2. Seek intelligent design
Save on your energy consumption by using energy-efficient appliances. Energy is wasted when appliances in your home don’t fit or match your lifestyle. Pick the right appliances for your household depending on your family’s size and capacity requirements and frequency of use. New generations of appliances now come with smart programming that control their power consumption.

3. Create refreshing flow
Proper ventilation and shading help cool a space naturally. Open windows and switch on the ceiling fan to facilitate air flow in a room, and close the blinds on windows that catch the most sunlight at certain times of the day. If you’re in the process of renovating or building, ask your architect to include passive cooling designs in your home to help put the air conditioner to rest.

4. Find new ways and uses
There are perks to going organic, not just in your diet but also in your garden. For homes with gardens, making your own compost not only helps the environment by recycling organic waste and minimizing chemical contamination from artificial fertilizers, it’s also good for your health.
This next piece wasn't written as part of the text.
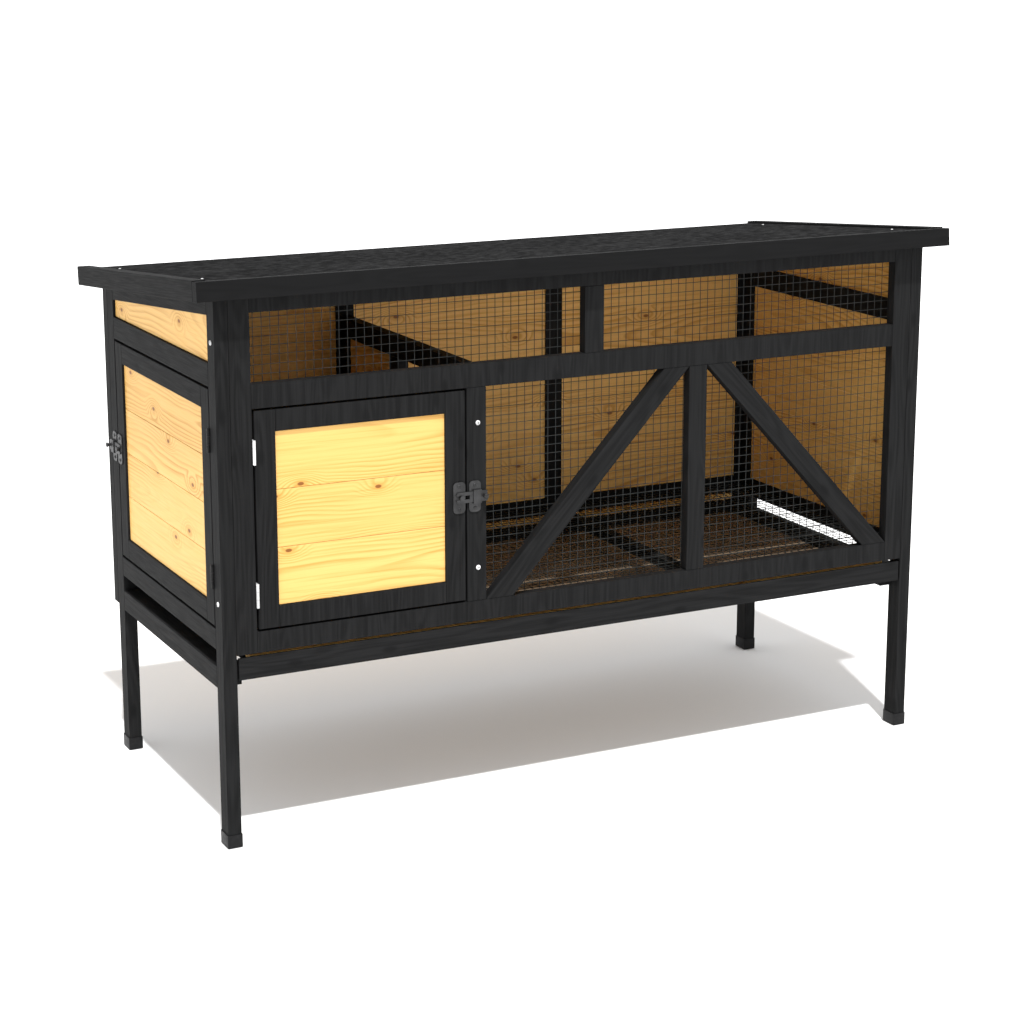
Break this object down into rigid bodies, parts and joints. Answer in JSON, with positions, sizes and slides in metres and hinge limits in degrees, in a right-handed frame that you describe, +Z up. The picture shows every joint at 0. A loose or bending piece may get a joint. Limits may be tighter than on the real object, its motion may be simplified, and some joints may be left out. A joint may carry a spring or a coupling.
{
  "type": "rabbit hutch",
  "caption": "Raised rabbit hutch on legs: boarded den with front and side doors, mesh-fronted run, sloping felted roof, mesh floor over a slide-out tray.",
  "frame": {"origin": "on the ground, below the centre of the bounding box", "axes": "+X along the hutch towards the run end, +Y from the front to the back, +Z up"},
  "size_m": [1.22, 0.5472, 0.8078],
  "materials": {
    "black_stained_wood": "black stain with the grain showing through",
    "pine": "clear-varnished knotty pine",
    "deck_board": "unfinished board",
    "bitumen_felt": "mineral-surfaced bitumen roofing felt",
    "black_plastic": "moulded",
    "dark_wire": "dark galvanised welded wire",
    "grey_zinc": "dull grey zinc plate",
    "white_zinc": "white",
    "black_painted_metal": "black paint"
  },
  "bodies": {
    "hutch": {"fascia_front": "black_stained_wood", "fascia_left": "black_stained_wood", "fascia_right": "black_stained_wood", "floor_bearer": "black_stained_wood", "floor_ledger_front": "pine", "floor_ledger_rear": "pine", "foot_cap_front_left": "black_plastic", "foot_cap_front_right": "black_plastic", "foot_cap_rear_left": "black_plastic", "foot_cap_rear_right": "black_plastic", "front_brace_left": "black_stained_wood", "front_brace_right": "black_stained_wood", "front_door_hinge_lower_fixed": "white_zinc", "front_door_hinge_upper_fixed": "white_zinc", "front_frame": "black_stained_wood", "front_latch_guide": "grey_zinc", "front_lower_rail": "black_stained_wood", "front_mullion": "black_stained_wood", "front_upright": "black_stained_wood", "left_bottom_rail": "black_stained_wood", "left_gable_board": "pine", "left_lower_rail": "black_stained_wood", "left_middle_rail": "black_stained_wood", "left_top_rail": "black_stained_wood", "leg_front_left": "black_stained_wood", "leg_front_right": "black_stained_wood", "leg_rear_left": "black_stained_wood", "leg_rear_right": "black_stained_wood", "mesh_floor": "dark_wire", "mesh_front_lower": "dark_wire", "mesh_front_upper": "dark_wire", "partition_boards": "pine", "partition_frame": "black_stained_wood", "rear_boards": "pine", "rear_frame": "black_stained_wood", "rear_lower_rail": "black_stained_wood", "right_boards": "pine", "right_bottom_rail": "black_stained_wood", "right_gable_board": "pine", "right_lower_rail": "black_stained_wood", "right_middle_rail": "black_stained_wood", "right_top_rail": "black_stained_wood", "roof_deck": "deck_board", "roof_felt": "bitumen_felt", "side_door_hinge_lower_fixed": "black_painted_metal", "side_door_hinge_upper_fixed": "black_painted_metal", "side_latch_guide": "grey_zinc"},
    "front_door": {"front_door_boards": "pine", "front_door_frame": "black_stained_wood", "front_door_hinge_lower_leaf": "white_zinc", "front_door_hinge_upper_leaf": "white_zinc", "front_latch_stud": "grey_zinc"},
    "side_door": {"side_door_boards": "pine", "side_door_frame": "black_stained_wood", "side_door_hinge_lower_leaf": "black_painted_metal", "side_door_hinge_upper_leaf": "black_painted_metal", "side_latch_stud": "grey_zinc"},
    "front_bolt": {"front_latch_bolt": "grey_zinc"},
    "side_bolt": {"side_latch_bolt": "grey_zinc"},
    "tray": {"tray": "black_stained_wood"}
  },
  "joints": [
    {"name": "front_door_hinge", "type": "hinge", "parent": "hutch", "child": "front_door", "pos_m": [-0.5267, -0.24906, 0.4642], "axis": [0, 0, -1], "range_deg": [0, 110]},
    {"name": "side_door_hinge", "type": "hinge", "parent": "hutch", "child": "side_door", "pos_m": [-0.5809, -0.21766, 0.486], "axis": [0, 0, 1], "range_deg": [0, 110]},
    {"name": "front_bolt_slide", "type": "slide", "parent": "hutch", "child": "front_bolt", "axis": [1, 0, 0], "range_m": [0, 0.018]},
    {"name": "side_bolt_slide", "type": "slide", "parent": "hutch", "child": "side_bolt", "axis": [0, 1, 0], "range_m": [0, 0.018]},
    {"name": "tray_slide", "type": "slide", "parent": "hutch", "child": "tray", "axis": [-1, 0, 0], "range_m": [0, 0.85]}
  ]
}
Up your recycling ante further with recycling bins for non-biodegradable waste to ensure you’re not contributing to growing landfills.

5. Maintain foliage
Within the rigid yet comfortable confines of our homes, VOCs or volatile organic compounds from furniture, carpets, synthetic building materials, and cleaning products taint our breathing space. Instead of buying electric air purifiers, it’s better to adopt a few house plants (peace lillies, snake plants, and bamboo palms work best and are locally available) that can naturally rid the air of pollutants. Not only do they save energy, these plants also serve as visual respite that improves one’s mood.

6. Harvest rainy days
The constant news of alarmingly low water levels in dams should alert us to the ways we fail to maximize our water use. Installing a rain catchment system can have you making use of rainwater that would otherwise flood the streets to irrigate the lawn and flush toilets. But if installing pipework is too much a task, simply storing rainwater in drums for use around the home can help conserve the precious liquid commodity.